In [1]:
import json
import numpy as np
import os
import pandas as pd
import sklearn

print(np.__version__)
print(sklearn.__version__)

1.18.5
0.24.1


## Multivariate Reproducibility

This notebook showcases the reproducibility issues with sampling from a multivariate normal distribution in NumPy. It uses the following [GitHub issue](https://github.com/numpy/numpy/issues/2435) as an example.

In [2]:
results = {}
for file in sorted(os.listdir('output')):
    df = pd.read_csv(os.path.join('output', file))
    env = file.rsplit('_', 1)[0]
    results[env] = df

In [3]:
randomstate_matches = []
svd_matches = []
cholesky_matches = []
for i, (env1, df1) in enumerate(results.items()):
    for j, (env2, df2) in enumerate(results.items()):
        if i < j:
            randomstate_match = np.allclose(df1['randomstate'], df2['randomstate'])
            svd_match = np.allclose(df1['svd'], df2['svd'])
            cholesky_match = np.allclose(df1['cholesky'], df2['cholesky'])
            print(f'Looking to see if {env1} and {env2} samples match..')
            print(f"RandomState matches: {randomstate_match}")
            print(f"SVD matches: {svd_match}")
            print(f"Cholesky matches: {cholesky_match}")
            randomstate_matches.append(randomstate_match)
            svd_matches.append(svd_match)
            cholesky_matches.append(cholesky_match)

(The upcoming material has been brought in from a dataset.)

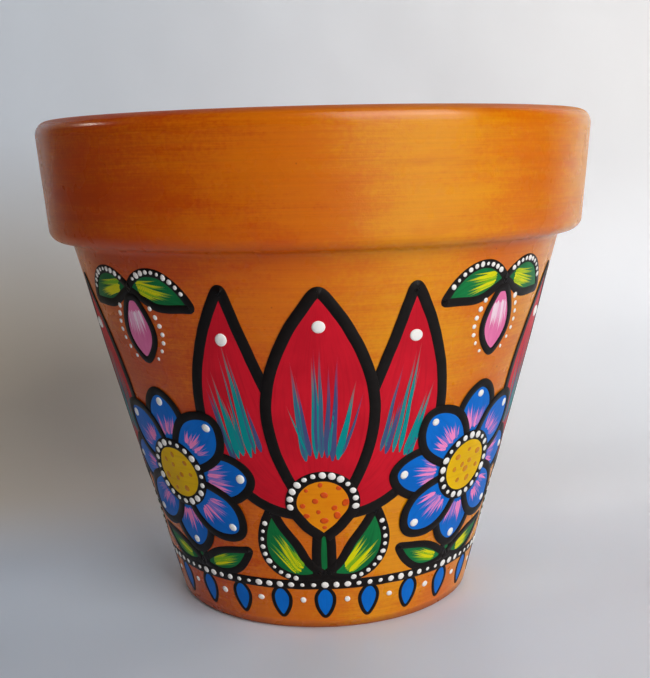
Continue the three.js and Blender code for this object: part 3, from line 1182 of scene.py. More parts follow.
@dataclass(frozen=True)
class ClayFinish(Finish):
    """Bare fired clay with turning rings, fine grog and pale bloom."""

    body: tuple = linear(186, 104, 66)
    deep: tuple = linear(150, 76, 46)
    bloom: tuple = linear(212, 154, 118)

    def material(self, groups: SurfaceGroups) -> Material:
        """Make the material of the bare clay, inside and below."""
        sketch = FinishSketch("fired clay", Specular_IOR_Level=0.3)
        turned = sketch.use(groups.round, {"Vector": sketch.place})
        rings = groups.streaks(sketch, turned.outputs["Vector"], 160 * MM, 1.6 * MM, 3.0)
        cloud = sketch.spread(sketch.noise(sketch.place, 30.0, 5.0), 0.35, 0.7)
        grog = sketch.spread(sketch.noise(sketch.place, 1400.0, 2.0), 0.6, 0.72)
        pale = sketch.spread(sketch.noise(sketch.place, 14.0, 6.0, 0.65), 0.52, 0.72)
        base = sketch.blend(sketch.times(cloud, 0.5), self.body, self.deep)
        ringed = sketch.blend(sketch.times(rings, 0.3), base, self.deep)
        speckled = sketch.blend(sketch.times(grog, 0.35), ringed, self.bloom)
        sketch.colour(sketch.blend(sketch.times(pale, 0.35), speckled, self.bloom))
        sketch.gloss(sketch.spread(cloud, 0.0, 1.0, 0.82, 0.94))
        height = sketch.scaled(rings, 1.6, sketch.noise(sketch.place, 900.0, 4.0))
        sketch.relief(height, 0.14 * MM)
        return sketch.material


@dataclass(frozen=True)
class PaintFinish(Finish):
    """A flat acrylic fill laid on with a soft brush, thinner in places, under satin varnish."""

    name: str
    colour: tuple
    thin: tuple
    streaks: float = 0.4
    roughness: float = 0.4

    def material(self, groups: SurfaceGroups) -> Material:
        """Make the material of a fill, whose own map runs along and across its shape."""
        sketch = FinishSketch(self.name, Specular_IOR_Level=0.12)
        u, v, _ = sketch.separate(sketch.add("ShaderNodeUVMap", uv_map="UVMap").outputs[0])
        streak = groups.streaks(sketch, sketch.combine(u, 0.0, v), 18 * MM, 1.1 * MM)
        patch = sketch.spread(sketch.noise(sketch.place, 70.0, 3.0), 0.38, 0.68)
        streaky = sketch.spread(streak, 0.42, 0.75, 0.0, self.streaks)
        first = sketch.blend(sketch.times(patch, self.streaks), self.colour, self.thin)
        sketch.colour(sketch.blend(streaky, first, self.thin))
        ripple = groups.varnished(sketch, 0.3, self.roughness - 0.05, self.roughness + 0.07)
        sketch.relief(sketch.scaled(streak, 0.8, ripple), 0.045 * MM)
        return sketch.material


@dataclass(frozen=True)
class BodyPaint(Finish):
    """Thick paint for lines and raised dots, mottled a little over its own surface."""

    name: str
    colour: tuple
    shade: tuple
    roughness: float = 0.35
    specular: float = 0.25

    def material(self, groups: SurfaceGroups) -> Material:
        """Make the material of thick paint."""
        sketch = FinishSketch(self.name, Specular_IOR_Level=self.specular)
        mottle = sketch.spread(sketch.noise(sketch.place, 420.0, 3.0), 0.35, 0.7)
        sketch.colour(sketch.blend(sketch.times(mottle, 0.6), self.colour, self.shade))
        ripple = groups.varnished(sketch, 0.25, self.roughness - 0.05, self.roughness + 0.08)
        sketch.relief(ripple, 0.04 * MM)
        return sketch.material


@dataclass(frozen=True)
class DryBrushFinish(Finish):
    """A brush pulled until it runs dry, so that the colour below shows between its bristles.

    Some strokes are loaded and solid. Others are thin, and let the colour below through.
    """

    name: str
    solid: tuple
    thin: tuple
    below: tuple

    def material(self, groups: SurfaceGroups) -> Material:
        """Make the material, whose map runs from 0 at the heel to 1 at the dry end."""
        sketch = FinishSketch(self.name, Specular_IOR_Level=0.12)
        u, v, _ = sketch.separate(sketch.add("ShaderNodeUVMap", uv_map="UVMap").outputs[0])
        load = sketch.add("ShaderNodeAttribute", attribute_name="load").outputs["Fac"]
        lane = sketch.scaled(load, 7.0, v)
        bristle = groups.streaks(sketch, sketch.combine(u, 0.0, lane), 0.9, 0.16, 2.0)
        dryness = sketch.scaled(bristle, 0.9, u)
        cover = sketch.spread(dryness, 1.05, 1.5, 1.0, 0.0)
        edge = sketch.math("ABSOLUTE", sketch.scaled(v, 2.0, -1.0))
        ridge = sketch.times(sketch.times(edge, edge), 0.2)
        body = sketch.plus(load, sketch.scaled(bristle, 0.9, ridge))
        mixed = sketch.blend(sketch.spread(body, 0.7, 1.1), self.thin, self.solid)
        sketch.colour(sketch.blend(cover, self.below, mixed))
        ripple = groups.varnished(sketch, 0.3, 0.36, 0.47)
        sketch.relief(sketch.scaled(bristle, 0.6, ripple), 0.04 * MM)
        return sketch.material


CRIMSON_TONE = linear(213, 22, 44)
DEEP_CRIMSON_TONE = linear(176, 10, 32)
BLUE_TONE = linear(0, 113, 214)
DEEP_BLUE_TONE = linear(0, 88, 180)
GREEN_TONE = linear(16, 124, 64)
DEEP_GREEN_TONE = linear(6, 90, 48)
PINK_TONE = linear(238, 126, 178)
YELLOW_TONE = linear(242, 196, 0)
ORANGE_TONE = linear(240, 148, 12)
BLACK_TONE = linear(14, 9, 8)


class Paint(Enum):
    """The paint box: each finish by the name of what it is used for."""

    CRIMSON = PaintFinish("crimson petal", CRIMSON_TONE, DEEP_CRIMSON_TONE, 0.4)
    BLUE = PaintFinish("blue petal", BLUE_TONE, DEEP_BLUE_TONE, 0.4)
    LEAF = PaintFinish("green leaf", GREEN_TONE, DEEP_GREEN_TONE, 0.6)
    PINK = PaintFinish("pink bud", PINK_TONE, linear(216, 90, 150), 0.4)
    HEART = PaintFinish("orange heart", ORANGE_TONE, linear(226, 118, 6), 0.4)
    YELLOW = PaintFinish("yellow centre", YELLOW_TONE, linear(214, 160, 2), 0.4)
    LINER = BodyPaint("black liner", BLACK_TONE, linear(24, 18, 17), 0.46, 0.14)
    BEAD = BodyPaint("white bead", linear(255, 254, 251), linear(246, 244, 240), 0.34)
    HEART_DOT = BodyPaint("burnt orange dot", linear(224, 84, 4), linear(206, 66, 4), 0.36)
    YELLOW_DOT = BodyPaint("ochre dot", linear(216, 140, 2), linear(196, 116, 2), 0.36)
    TEAL_STROKE = DryBrushFinish("teal stroke", linear(0, 144, 146), linear(72, 80, 128), CRIMSON_TONE)
    PINK_STROKE = DryBrushFinish("pink stroke", linear(250, 142, 204), linear(128, 122, 212), BLUE_TONE)
    LIME_STROKE = DryBrushFinish("lime stroke", linear(226, 222, 8), linear(118, 180, 30), GREEN_TONE)
    PALE_STROKE = DryBrushFinish("pale stroke", linear(252, 224, 238), linear(244, 168, 208), PINK_TONE)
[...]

Looking to see if linuxubuntu_mkl and linuxubuntu_openblas samples match..
RandomState matches: False
SVD matches: False
Cholesky matches: True
Looking to see if linuxubuntu_mkl and macosbigsur_mkl samples match..
RandomState matches: False
SVD matches: False
Cholesky matches: True
Looking to see if linuxubuntu_mkl and macosbigsur_openblas samples match..
RandomState matches: False
SVD matches: False
Cholesky matches: True
Looking to see if linuxubuntu_openblas and macosbigsur_mkl samples match..
RandomState matches: True
SVD matches: True
Cholesky matches: True
Looking to see if linuxubuntu_openblas and macosbigsur_openblas samples match..
RandomState matches: True
SVD matches: True
Cholesky matches: True
Looking to see if macosbigsur_mkl and macosbigsur_openblas samples match..
RandomState matches: True
SVD matches: True
Cholesky matches: True


### Scenario 1

Using the old `RandomState` class, we sample from the multivariate normal:

In [4]:
print(f"Ratio of environment pairs with matching samples using RandomState: {np.mean(randomstate_matches)}")

Ratio of environment pairs with matching samples using RandomState: 0.5


Only 50% of the environments actually match.

### Scenario 2
Using the new `Generator` class, we sample from the multivariate normal with default arguments:

In [5]:
print(f"Ratio of environment pairs with matching samples using Generator with SVD: {np.mean(svd_matches)}")

Ratio of environment pairs with matching samples using Generator with SVD: 0.5


Only 50% of the environments actually match.

### Scenario 3
Using the new `Generator` class with the Cholesky decomposition method, we sample from the multivariate normal:

In [6]:
print(f"Ratio of environment pairs with matching samples using Generator with Cholesky: {np.mean(cholesky_matches)}")

Ratio of environment pairs with matching samples using Generator with Cholesky: 1.0


Cholesky decomposition gives us deterministic samples across all environments.